I found code which is much simpler that achieves the above goal. However I am trying to learn and I don't yet understand what went wrong at the end of my method. where is the flaw in the logic?

Answer 1

So the problem with your current code is that you use break, where return should be used here

if (num == tempArr[i]){
    console.log("FOUND DOUBLE! random num = "+num+" IS ALREADY IN array:"+tempArr)
    assignTemp(tempArr);
    break; // <-- should be return instead
}

The reason for this is, that once a non-unique number is found, you restart searching the next numbers, but the break will exit the loop, and directly after the for loop, you add num to your array. So, it would first add a potentially new unique number, and then exit that loop, and return to exit your first loop and then add the non-unique number ;)

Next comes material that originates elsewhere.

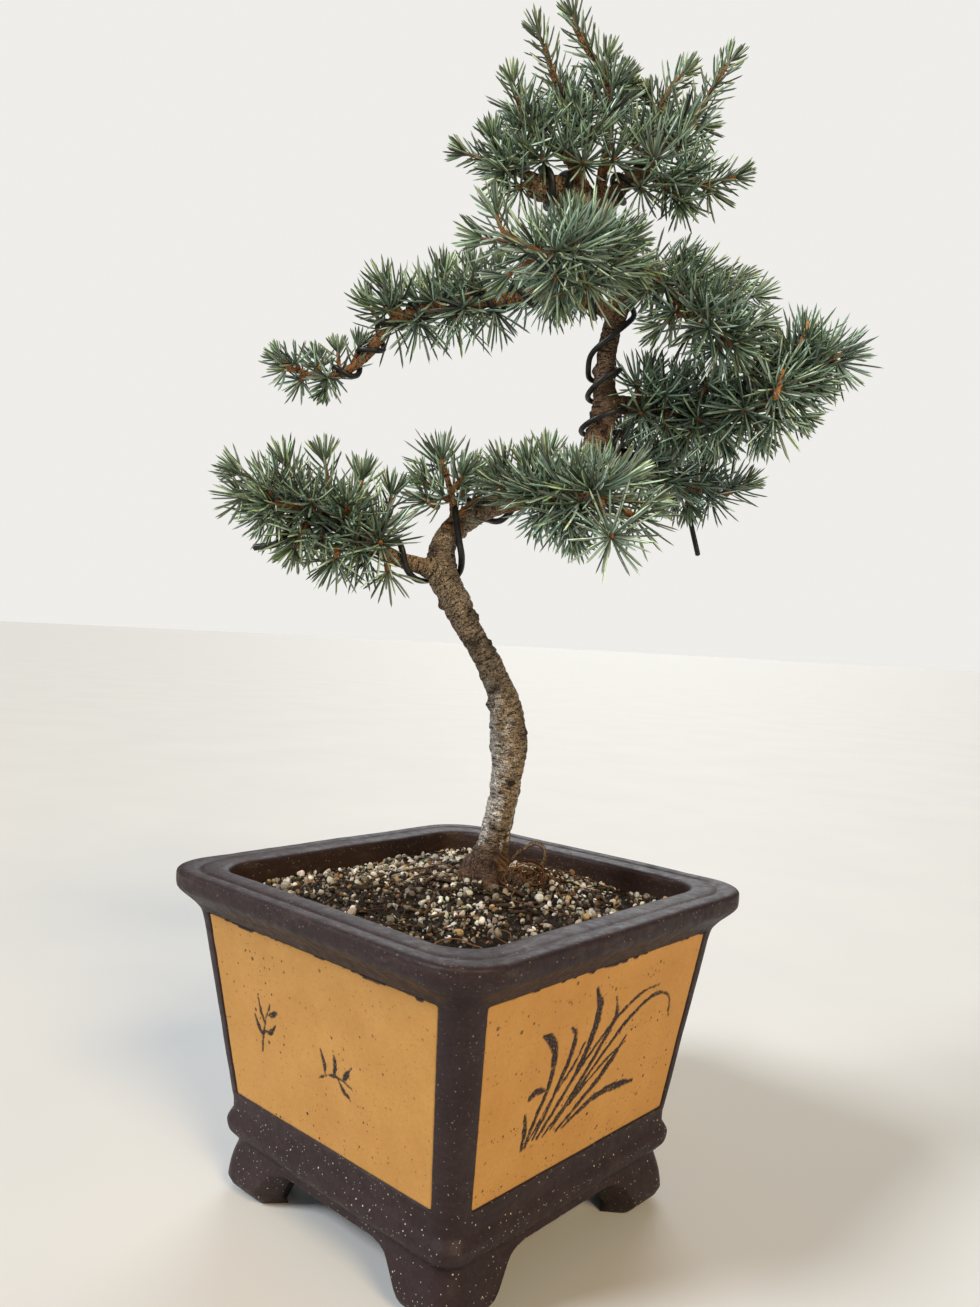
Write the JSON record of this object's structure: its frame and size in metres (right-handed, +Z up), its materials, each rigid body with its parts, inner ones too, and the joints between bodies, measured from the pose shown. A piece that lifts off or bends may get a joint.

You could also rewrite your code in the following way (I do not know if you have any requirements to a certain JavaScript versions, or you are only allowed to use a for loop)

function randomRecep(){
 return Math.floor((Math.random() * 3));
}

function assignTemp(tempArr){
  const number = randomRecep();
  if (tempArr.includes( number ) ) {
    console.warn( `${number} exists in [${tempArr.join(', ')}]` );
    return assignTemp(tempArr);
  }
  console.warn( `adding ${number} to [${tempArr.join(', ')}]` );
  tempArr.push( number );
  return tempArr;
}

const output = [];
// shouldn't call this more than the nr of output possibilities (and the pool here has 3 options)
assignTemp( output );
assignTemp( output );
assignTemp( output );
// we will always expect 0, 1, 2 in the output in some manner
console.log( output );